Quien esto firma - única espectadora de esta película mexicana de 108 minutos de metraje, escrita y dirigida por Lucía Carreras, muy oscura y siniestramente fotografiada por Iván Hernández, como corresponde a los ambientes en los que se desarrolla y con la música necesaria para resaltar ciertas escenas, de Pablo Cervantes, que solo tiene un pase, a las 16 horas, el sábado y domingo- salió incomodada de su proyección. Pero, desde estas líneas, quiere reconocer que su percepción de esta propuesta no fue la adecuada, pues se centró sobre todo en sus defectos y en lo que entendió como ciertos tics impostados.
Cierto es que no es una película redonda, que contiene bajones de ritmo y algún que otro tiempo muerto, en su noble afán por narrarla con un lenguaje diferente. Y lo logra. Es una mirada de mujer sobre dos mujeres solas e invisibles en un entorno agresivo y hostil, el México DF de todas las corrupciones -la policial incluida, en su presión implacable a la mayor de ellas- que condena a la exclusión socio-económica a dos personas tan valiosas como radicalmente distintas. Excelentemente interpretadas por Ángeles Cruz y Angelina Peláez, que compartieron el Colón de Plata a la Mejor Actriz del Festival Iberoamericano de Huelva. Consiguió también el Premio a la Mejor Dirección.
Una de ellas, con retraso mental en la cuarentena, a quien su hermano y protector ha abandonado, y apenas si entiende el mundo en que vive, pese a que trabaja. La otra, una vendedora ambulante. Ambas, vecinas que no se habían relacionado, pero cuyos caminos se cruzan en un momento de sus vidas en el que la primera se lleva consigo a una bebita, que estaba en la calle aparentemente sola, y la segunda la ayuda a cuidarla, aunque no quiera ser cómplice de ese “secuestro involuntario”.
A través de ellas, Lucía Carreras muestra la geografía de la pobreza más absoluta, de las carencias más insoportables aliadas a la solidaridad, la empatía y la dignidad. Muestra la cara menos amable de las clases más desfavorecidas, que siempre tienen nombre de mujer. Muestra la bondad sin fisuras -inocente en la una, sabia y resignada, pero fuerte, en la otra- de dos soledades desheredadas y el vínculo tan fuerte que crean, ayudándolas a vivir y a seguir adelante. En un país y en una sociedad que las maltrata y no las merece.
La lírica, la épica y la poética están ausentes aquí.

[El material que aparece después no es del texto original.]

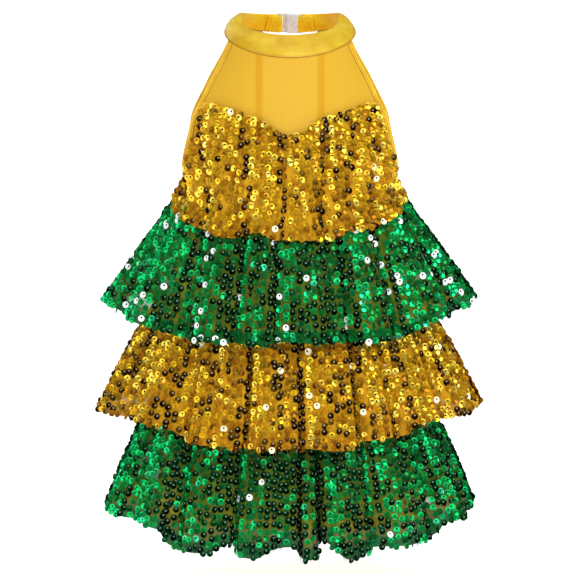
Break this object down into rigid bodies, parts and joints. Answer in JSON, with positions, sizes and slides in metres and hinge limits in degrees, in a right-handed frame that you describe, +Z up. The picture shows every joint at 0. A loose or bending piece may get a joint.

Su tono es delicado y contenido, tanto más eficaz por ello. Tampoco la realizadora cae en la tentación de un final feliz tipo cuento navideño. No. Y se agradece su honradez y su coherencia, aunque te deje un poso amargo y desasosegante.
Merece la pena, aunque la cartelera sevillana la haya ninguneado, que se hagan con ella. Merece la pena, merece ser vista.